If you are using a diazo sensitized emulsion, increased exposure will "bleach" the 'yellowish' diazo and return the emulsion to the color it was before you sensitized it. If it's an SBQ emulsion - there won't be any color change -because there is no diazo.
Nothing points to 7-8. You need to look for extremes - for changes. From your report, there is change between 10 and 11.
Did the 5 minute dissolve? If not, you MAY need to lower your aim so you can find a range where there is color change.
With your experimenting first find where the stencil starts to adhere to the mesh - for you that could be 5 minutes, so 2, or, 3 or 4 minutes will dissolve with water. If that's so- 10 minutes is overkill and wasted energy.

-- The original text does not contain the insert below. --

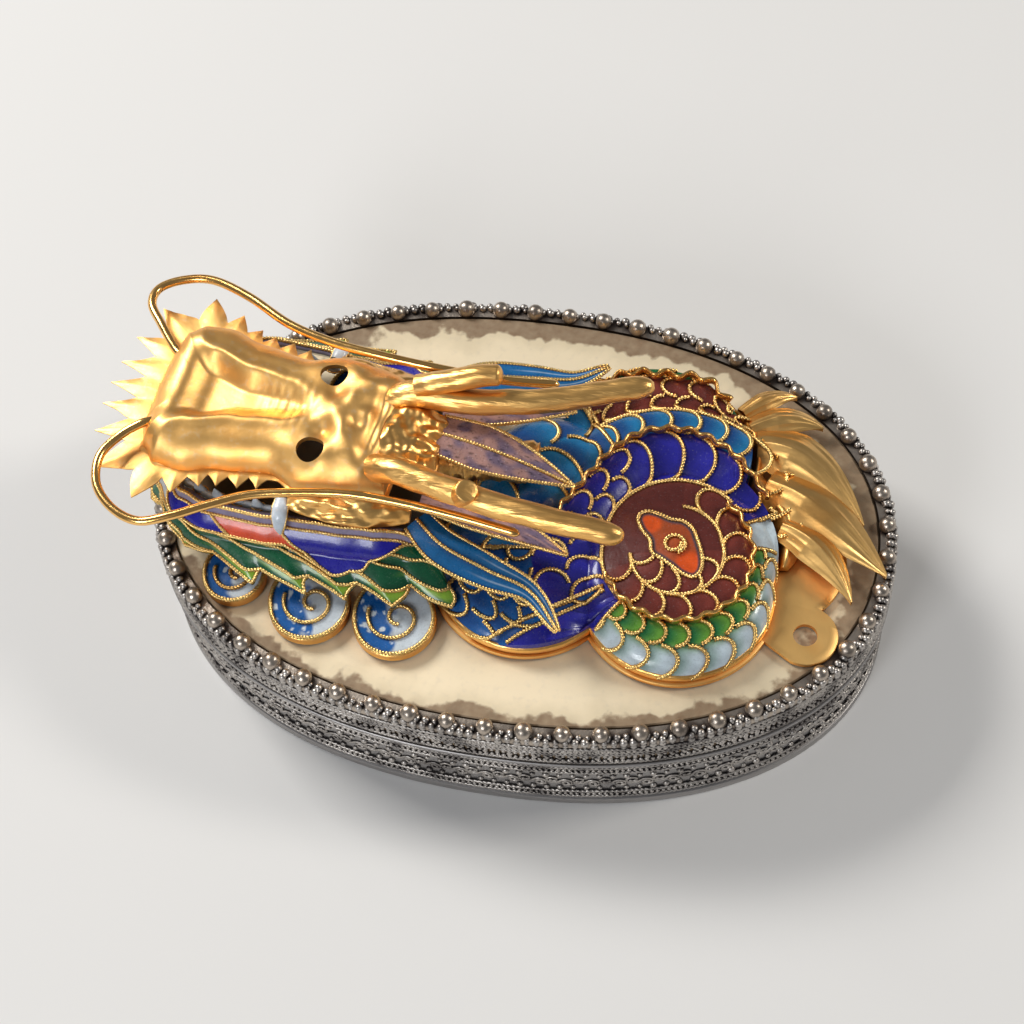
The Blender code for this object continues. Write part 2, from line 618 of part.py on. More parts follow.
def fringe_stations():
    """Outline points of the head, the way out there, and how far the lip reaches, tips and valleys in turn."""
    line = head_outline(HEAD_HALF_WIDTHS)
    middle = sum((b - a).length for a, b in zip(line, line[1:])) / 2
    front = FRINGE_FRONT_FROM * HEAD_LENGTH
    places = []
    distance, tip = 0.0, True
    while distance < middle - FRINGE_FRONT_PITCH / 4:
        point = along_line(line, middle - distance)
        blend = min(1.0, max(0.0, (point.x - front) / (FRINGE_FRONT_BLEND * HEAD_LENGTH)))
        length = FRINGE_SIDE + (FRINGE_FRONT - FRINGE_SIDE) * blend
        valley = FRINGE_ROOT + (FRINGE_FRONT_ROOT - FRINGE_ROOT) * blend
        toothed = point.x > FRINGE_FROM * HEAD_LENGTH
        places.append((middle - distance, (length if tip else valley) if toothed else FRINGE_PLAIN))
        pitch = FRINGE_SIDE_PITCH + (FRINGE_FRONT_PITCH - FRINGE_SIDE_PITCH) * blend
        distance += pitch / 2 if toothed else 1.4 * pitch
        tip = not tip
    places.append((0.0, FRINGE_PLAIN))
    whole = list(reversed(places)) + [(2 * middle - d, r) for d, r in places[1:]]
    stations = []
    for distance, reach_out in whole:
        along = (along_line(line, distance + FRINGE_ROOT) - along_line(line, distance - FRINGE_ROOT)).normalized()
        stations.append((along_line(line, distance), Vector((along.y, -along.x, 0)), reach_out))
    return stations


def shell_ring(stations, share, drop):
    """A ring of the shell's skin, drawn in from the outline towards the medial stretch."""
    ring = []
    for point, _, _ in stations:
        medial = Vector((min(max(point.x, MEDIAL[0] * HEAD_LENGTH), MEDIAL[1] * HEAD_LENGTH), 0, 0))
        place = medial + (point - medial) * share
        u = place.x / HEAD_LENGTH
        ring.append(head_point(u, place.y, head_height(u, place.y) - drop))
    return ring


def lip_ring(stations, z):
    """A ring through the tips and valleys of the toothed lip."""
    ring = []
    for point, out, reach_out in stations:
        place = point + out * reach_out
        ring.append(head_point(place.x / HEAD_LENGTH, place.y, z - FRINGE_SLOPE * reach_out))
    return ring


def head_shell():
    """The head's hollow gilt shell: muzzle, nose ridges, brow and toothed lip, with pierced eyes."""
    stations = fringe_stations()
    rings = [shell_ring(stations, share, 0) for share in (0.25, 0.5, 0.7, 0.88, 1.0)]
    rings += [lip_ring(stations, HEAD_EDGE), lip_ring(stations, HEAD_EDGE - FRINGE_THICKNESS)]
    rings.append(shell_ring(stations, 0.9, HEAD_WALL + FRINGE_THICKNESS))
    rings += [shell_ring(stations, share, HEAD_WALL) for share in (0.6, 0.25)]
    made = make("head_shell", skin(rings, BRIDGE, BRIDGE), gilt())
    pits = bmesh.new()
    for side in (-1, 1):
        loops = []
        for z in (HEAD_EDGE - EYE_DIAMETER, HEAD_EDGE + 2 * EYE_DIAMETER):
            loop = []
            for i in range(10):
                a = 2 * math.pi * i / 10
                u = EYE_U + EYE_DIAMETER / 2 * math.cos(a) / HEAD_LENGTH
                loop.append(pits.verts.new(head_point(u, side * EYE_V + EYE_DIAMETER / 2 * math.sin(a), z)))
            loops.append(loop)
        for i in range(10):
            j = (i + 1) % 10
            pits.faces.new((loops[0][i], loops[0][j], loops[1][j], loops[1][i]))
        pits.faces.new(loops[0])
        pits.faces.new(loops[1])
    return soften(join(made, make("eye_holes", pits, gilt()), "DIFFERENCE"))


def lower_jaw():
    """The enamelled lower jaw: lip, cheek panels and a beard of swept leaves, hollow and open behind."""
    line = head_outline(JAW_HALF_WIDTHS)
    length = sum((b - a).length for a, b in zip(line, line[1:]))
    count = 2 * round(length / BEARD_PITCH / 2) + 1
    path = spread(line, count)
    back = JAW_HALF_WIDTHS[0][0] * HEAD_LENGTH
    sections = []
    for i, point in enumerate(path):
        along = (path[min(count - 1, i + 1)] - path[max(0, i - 1)]).normalized()
        out = Vector((along.y, -along.x, 0))
        lip = JAW_LIP - JAW_LIP_FALL * max(0.0, point.x / back)
        chin = min(1.0, max(0.0, (point.x / HEAD_LENGTH - CHIN_FROM) / CHIN_BLEND))
        tip = i % 2 == 1
        reach_out = (BEARD_REACH if tip else BEARD_ROOT) * (1 - 0.45 * chin)
        sweep = Vector((-BEARD_SWEEP if tip else -BEARD_SWEEP * 0.4, 0, 0)) * (1 - chin)
        foot = BEARD_FOOT - (BEARD_TIP_DROP if tip else 0.0)
        section = (
            (0.0, lip, 0), (0.25 * PANEL_REACH, lip - JAW_EDGE, 0), (PANEL_REACH, PANEL_FOOT, 0),
            (reach_out, foot, 1), (reach_out, foot - BEARD_THICKNESS, 1),
            (0.75 * PANEL_REACH, PANEL_FOOT - JAW_WALL, 0), (-JAW_WALL, lip - 0.5 * JAW_WALL, 0),
        )
        ring = []
        for offset, z, swept in section:
            place = point + out * offset + sweep * swept
            ring.append(head_point(place.x / HEAD_LENGTH, place.y, z))
        sections.append(ring)
    return make("lower_jaw", skin(sections), enamel("green_enamel", (0.02, 0.25, 0.12)))


def teeth(name, side):
    """A gum bar with conical teeth, inside the lower lip on one side."""
    first, last = TOOTH_SPAN
    low = JAW_LIP - TOOTH_HEIGHT
    sections = []
    for i in range(2 * TOOTH_COUNT - 1):
        u = first + (last - first) * i / (2 * TOOTH_COUNT - 2)
        outer = interpolate(JAW_HALF_WIDTHS, u) - JAW_WALL - 1.5 * GAP
        top = low + TOOTH_SEAT + (TOOTH_HEIGHT if i % 2 == 0 else 0.0)
        sections.append([head_point(u, side * outer, low), head_point(u, side * (outer - TOOTH_WIDTH / 2), top),
                         head_point(u, side * (outer - TOOTH_WIDTH), low)])
    return make(name, skin(sections), enamel("white_enamel", (0.80, 0.86, 0.92)))


def rod(path, radii, sides):
    """A round bar along a path; radii has one value for each point."""
    sections = []
    for i, point in enumerate(path):
        along = (path[min(len(path) - 1, i + 1)] - path[max(0, i - 1)]).normalized()
        side = along.cross(Vector((0, 0, 1))).normalized()
        up = side.cross(along)
        turns = [2 * math.pi * k / sides for k in range(sides)]
        sections.append([point + (side * math.cos(t) + up * math.sin(t)) * radii[i] for t in turns])
    return skin(sections)


def standing(points, count):
    """A smooth path through points of the dragon's drawing, set on the lid."""
    return [stand(*p) for p in smooth_path(points, count)]


def whisker(name, points):
    """One long wire that springs from the nose and trails back beside the head."""
    count = 22
    path = spread([head_point(u, v, z) for u, v, z in smooth_path(points, 4 * count)], count)
    return soften(make(name, rod(path, [WIRE_DIAMETER / 2] * count, 6), gilt()), 70)


def horn(name, points, tine_points):
    """A forked horn, thick at the root and blunt at the tip."""
    def taper(count, start, end):
        swell = [start + (end - start) * i / (count - 1) for i in range(count)]
        swell[-1] *= 0.45
        return [HORN_DIAMETER / 2 * s for s in swell]
    main = make(name, rod(standing(points, 10), taper(10, 1.08, 0.9), 8), gilt())
    tine = make(f"{name}_tine", rod(standing(tine_points, 6), taper(6, 1.0, 0.85), 8), gilt())
    return soften(join(main, tine, "UNION"), 60)


def cheek(name, side):
    """The knotted gilt jaw muscle beside the mouth, ending in a point behind."""
    stations = 9
    sections = []
    for i in range(stations):
        s = i / (stations - 1)
        u = CHEEK_U + CHEEK_LENGTH * (0.5 - s) / HEAD_LENGTH
        swell = CHEEK_THICKNESS / 2 * math.sin(math.pi * (0.08 + 0.87 * s)) ** 0.7 * (1.0 if i % 2 else 0.8)
        centre_v = interpolate(JAW_HALF_WIDTHS, u) - CHEEK_CLEARANCE - CHEEK_THICKNESS / 2
        centre_z = CHEEK_Z - 0.4 * s * s
        sections.append([head_point(u, side * (centre_v + 0.85 * swell * math.cos(2 * math.pi * k / 6)),
                                    centre_z + swell * math.sin(2 * math.pi * k / 6)) for k in range(6)])
    return make(name, skin(sections), gilt())


def fang(name, side):
    """A long white fang that hangs from the upper jaw over the lower lip."""
    lip = interpolate(JAW_HALF_WIDTHS, FANG_U)
    path = []
    for ahead, outside, above in smooth_path(FANG, len(FANG_RADII)):
        path.append(head_point(FANG_U + ahead / HEAD_LENGTH, side * (lip + outside), JAW_LIP + above))
    return make(name, rod(path, FANG_RADII, 6), enamel("white_enamel", (0.80, 0.86, 0.92)))


def mane_leaf(name, base, middle, tip, half_width):
    """An enamelled mane leaf behind the head."""
    mesh = blade(base, middle, tip, half_width, 0.5, LEAF_THICKNESS, LEAF_ROOT)
    return make(name, mesh, enamel("rose_enamel", (0.62, 0.42, 0.38)))


def mane_lock(name, points):
    """A long enamelled lock that sweeps back from the cheek."""
    path = smooth_path(points, 10)
    sections = []
    for i, point in enumerate(path):
        s = i / (len(path) - 1)
        along = (path[min(len(path) - 1, i + 1)] - path[max(0, i - 1)]).normalized()
        side = Vector((-along.y, along.x, 0)).normalized()
        half = LOCK_HALF_WIDTH * (0.7 + 0.3 * math.sin(math.pi * min(1, 1.3 * s))) * round_over(s * 0.985)
        sections.append([stand(*(point - side * half)), stand(*(point - Vector((0, 0, LEAF_THICKNESS)))),
                         stand(*(point + side * half)), stand(*(point + Vector((0, 0, 0.5))))])
    return make(name, skin(sections), enamel("turquoise_enamel", (0.01, 0.20, 0.52)))


def bar(name, points, radius, count, sides, finish):
    """A plain round piece, such as the neck or the collar between the horns."""
    return soften(make(name, rod(standing(points, count), [radius] * count, sides), finish), 60)


def build():
    for old in list(bpy.data.objects):
        bpy.data.objects.remove(old)
    box_base()
    box_lid()
    granule_border()
    back_plate()
    dragon_body()
    ribbon("crest_loop", LOOP_LINE[2:31])
    ribbon("crest_coil", coil_ring_line())
    ribbon("crest_back", BACK_LINE)
    tail_fin()
    for i, (x, y, radius) in enumerate(WAVES, 1):
        wave_scroll(f"wave_scroll_{i}", x, y, radius)
    lower_jaw()
    head_shell()
    for place, side in (("near", -1), ("far", 1)):
        teeth(f"teeth_{place}", side)
        fang(f"fang_{place}", side)
        cheek(f"cheek_{place}", side)
    whisker("whisker_near", WHISKER_NEAR)
    whisker("whisker_far", WHISKER_FAR)
    horn("horn_near", HORN_NEAR, TINE_NEAR)
    horn("horn_far", HORN_FAR, TINE_FAR)
    bar("horn_collar", COLLAR, COLLAR_RADIUS, 5, 8, gilt())
    bar("neck", NECK, NECK_RADIUS, 7, 8, gilt())
    for name, (base, middle, tip, half_width) in LEAVES.items():
        mane_leaf(name, base, middle, tip, half_width)
    mane_lock("mane_lock_near", LOCK_NEAR)
    mane_lock("mane_lock_far", LOCK_FAR)


build()
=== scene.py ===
"""The looks of an oval filigree box whose lid carries a cloisonne enamel dragon.

Lengths are in millimetres until a mesh is made. +X runs along the box towards the dragon's tail, -Y is the
side seen in front and +Z is up. The dragon's own heights count from the lid's plate. What lies on the head is
placed in the head's plan: forwards as a share of its length, across to the far side, and height.
"""

from __future__ import annotations

import logging
import math
from collections.abc import Callable, Sequence
from dataclasses import dataclass, field, replace
from enum import Enum

import bmesh
import bpy
import numpy as np
from mathutils import Matrix, Vector


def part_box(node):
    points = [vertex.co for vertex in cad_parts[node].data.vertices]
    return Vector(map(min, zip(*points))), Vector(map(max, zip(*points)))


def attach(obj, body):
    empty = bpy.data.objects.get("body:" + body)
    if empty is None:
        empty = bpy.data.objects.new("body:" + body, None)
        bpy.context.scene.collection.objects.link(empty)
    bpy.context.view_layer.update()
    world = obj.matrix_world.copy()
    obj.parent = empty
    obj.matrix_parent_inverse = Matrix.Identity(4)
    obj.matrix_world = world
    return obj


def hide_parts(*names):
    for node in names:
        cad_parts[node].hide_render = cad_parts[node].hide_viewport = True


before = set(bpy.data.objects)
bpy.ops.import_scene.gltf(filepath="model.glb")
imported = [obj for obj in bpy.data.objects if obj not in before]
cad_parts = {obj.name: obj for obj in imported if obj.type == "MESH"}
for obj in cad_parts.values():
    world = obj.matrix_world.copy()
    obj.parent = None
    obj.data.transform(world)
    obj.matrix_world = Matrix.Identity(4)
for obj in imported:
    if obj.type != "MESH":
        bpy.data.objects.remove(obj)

MM = 0.001
TAU = 2 * math.pi
BODY = "root"
LOG = logging.getLogger("dragon_box")

Point = Sequence[float]
Colour = tuple[float, float, float]
Settings = dict[str, object]
Bound = Callable[[np.ndarray], np.ndarray]
Painter = Callable[[np.ndarray, np.ndarray], np.ndarray]
Face = Callable[[np.ndarray, np.ndarray], np.ndarray]


class Slot(Enum):
    """The finishes that the part's record names."""

    TARNISHED_SILVER = "tarnished_silver"
    PALE_SILVER = "pale_silver"
    GILT = "gilt"
    COBALT = "cobalt_enamel"
    TURQUOISE = "turquoise_enamel"
    GREEN = "green_enamel"
    ROSE = "rose_enamel"
    WHITE = "white_enamel"


class Side(Enum):
    """The two sides of the head, as the sign of the way across."""

    NEAR = -1
    FAR = 1


class Value:
    """What a node gives, used in plain Python expressions."""

    def __init__(self, nodes: Nodes, socket: bpy.types.NodeSocket) -> None:
        """Keeps the tree and the socket that the value comes from."""
        self.nodes = nodes
        self.socket = socket

    def _math(self, operation: str, *operands: Value | float) -> Value:
        """One Math node on the operands."""
        return self.nodes.add("ShaderNodeMath", {"operation": operation}, dict(enumerate(operands)))

    def __add__(self, other: Value | float) -> Value:
        """The sum of two values."""
        return self._math("ADD", self, other)

    def __mul__(self, other: Value | float) -> Value:
        """The product of two values."""
        return self._math("MULTIPLY", self, other)

    __radd__ = __add__
    __rmul__ = __mul__

    def __sub__(self, other: Value | float) -> Value:
        """This value less another."""
        return self._math("SUBTRACT", self, other)

    def __rsub__(self, other: Value | float) -> Value:
        """Another value less this one."""
        return self._math("SUBTRACT", other, self)

    def __truediv__(self, other: Value | float) -> Value:
        """This value over another."""
        return self._math("DIVIDE", self, other)

    def __pow__(self, power: float) -> Value:
        """This value raised to a power."""
        return self._math("POWER", self, power)

    def __abs__(self) -> Value:
        """The value without its sign."""
        return self._math("ABSOLUTE", self)

    def sine(self) -> Value:
        """The sine of the value."""
        return self._math("SINE", self)

    def part(self, low: float, high: float) -> Value:
        """A smooth step from 0 at low to 1 at high."""
        settings = {"interpolation_type": "SMOOTHSTEP"}
        return self.nodes.add("ShaderNodeMapRange", settings, {0: self, 1: low, 2: high, 3: 0.0, 4: 1.0})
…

If you're printing water-base ink, you MUST completely cure the stencil so it will survive printing and should be using a dual-cure or diazo sensitized emulsion. If you're printing plastisol, it harmless and won't hurt anything, so it's not so important.
I know you're in your first days, and it's the weekend. When you can, quietly discuss with the person who sold you an exposure unit - Why they forgot to include a US$10 Stouffer T-2115 21 step gray scale that simulates 21 different exposures each time so you could measure exposure. This is a standard photographic darkroom test positive that's been used since the 1930's. They're supposed to know better - you aren't. Once you get one you'll know how many hours you could have saved.
Properly used it should last a lifetime, so I want you to put one on every screen you expose for the rest of your life. It's visual feedback you exposed the stencil properly.